## Set task
Please copy all the lines that follow, word for word.

## Source excerpt
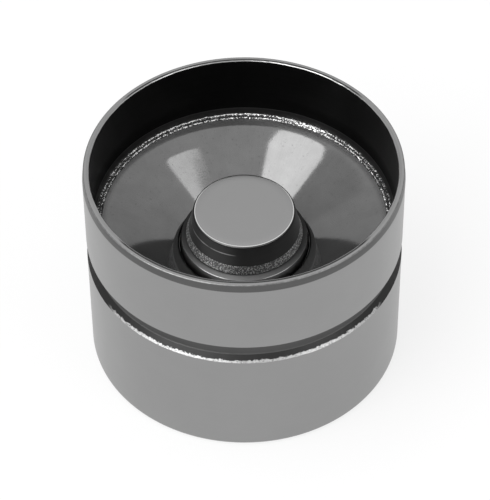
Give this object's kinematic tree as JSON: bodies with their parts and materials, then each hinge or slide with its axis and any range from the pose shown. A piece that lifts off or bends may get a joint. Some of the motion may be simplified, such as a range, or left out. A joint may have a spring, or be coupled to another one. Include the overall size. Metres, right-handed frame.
{
  "type": "hydraulic bucket tappet",
  "caption": "Steel cam follower bucket with an oil groove, a welded guide cone and a sprung hydraulic element that pushes on a valve stem.",
  "frame": {"origin": "centre of the cam face, which the part stands on", "axes": "+Z along the tappet's axis, out of its open end; +Y through the oil feed hole; -Y towards the picture's viewer"},
  "size_m": [0.035, 0.035, 0.026],
  "materials": {
    "ground_steel": "ground",
    "pressed_steel": "pressed, satin",
    "hardened_steel": "hardened, ground where it works",
    "spring_wire": "drawn",
    "ball_steel": "lapped"
  },
  "bodies": {
    "bucket": {"tappet_body": "ground_steel", "guide_cone": "pressed_steel"},
    "piston": {"plunger": "hardened_steel", "ball_cage": "pressed_steel", "ball_spring": "spring_wire", "return_spring": "spring_wire"},
    "element": {"element_housing": "hardened_steel", "retaining_ring": "spring_wire"},
    "valve_ball": {"check_ball": "ball_steel"}
  },
  "joints": [
    {"name": "element_spin", "type": "hinge", "parent": "bucket", "child": "piston", "pos_m": [0, 0, 0.01], "axis": [0, 0, 1], "continuous": true},
    {"name": "housing_slide", "type": "slide", "parent": "piston", "child": "element", "axis": [0, 0, 1], "range_m": [-0.0028, 0], "stiffness_N_per_m": 800, "springref_m": 0.0015, "deforming": ["return_spring"]},
    {"name": "ball_lift", "type": "slide", "parent": "piston", "child": "valve_ball", "axis": [0, 0, 1], "range_m": [0, 0.00025], "stiffness_N_per_m": 10, "springref_m": -0.0001, "deforming": ["ball_spring"]}
  ]
}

## Finished answer
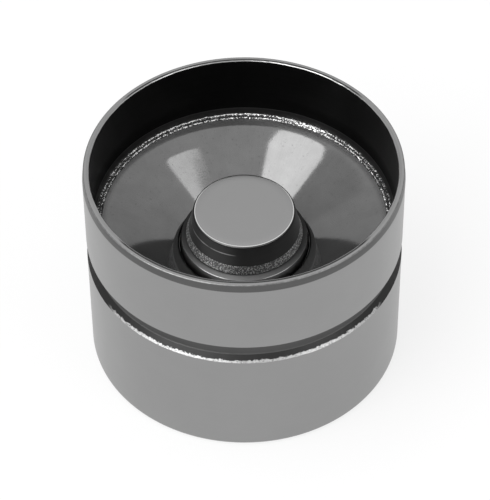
Give this object's kinematic tree as JSON: bodies with their parts and materials, then each hinge or slide with its axis and any range from the pose shown. A piece that lifts off or bends may get a joint. Some of the motion may be simplified, such as a range, or left out. A joint may have a spring, or be coupled to another one. Include the overall size. Metres, right-handed frame.
{
  "type": "hydraulic bucket tappet",
  "caption": "Steel cam follower bucket with an oil groove, a welded guide cone and a sprung hydraulic element that pushes on a valve stem.",
  "frame": {"origin": "centre of the cam face, which the part stands on", "axes": "+Z along the tappet's axis, out of its open end; +Y through the oil feed hole; -Y towards the picture's viewer"},
  "size_m": [0.035, 0.035, 0.026],
  "materials": {
    "ground_steel": "ground",
    "pressed_steel": "pressed, satin",
    "hardened_steel": "hardened, ground where it works",
    "spring_wire": "drawn",
    "ball_steel": "lapped"
  },
  "bodies": {
    "bucket": {"tappet_body": "ground_steel", "guide_cone": "pressed_steel"},
    "piston": {"plunger": "hardened_steel", "ball_cage": "pressed_steel", "ball_spring": "spring_wire", "return_spring": "spring_wire"},
    "element": {"element_housing": "hardened_steel", "retaining_ring": "spring_wire"},
    "valve_ball": {"check_ball": "ball_steel"}
  },
  "joints": [
    {"name": "element_spin", "type": "hinge", "parent": "bucket", "child": "piston", "pos_m": [0, 0, 0.01], "axis": [0, 0, 1], "continuous": true},
    {"name": "housing_slide", "type": "slide", "parent": "piston", "child": "element", "axis": [0, 0, 1], "range_m": [-0.0028, 0], "stiffness_N_per_m": 800, "springref_m": 0.0015, "deforming": ["return_spring"]},
    {"name": "ball_lift", "type": "slide", "parent": "piston", "child": "valve_ball", "axis": [0, 0, 1], "range_m": [0, 0.00025], "stiffness_N_per_m": 10, "springref_m": -0.0001, "deforming": ["ball_spring"]}
  ]
}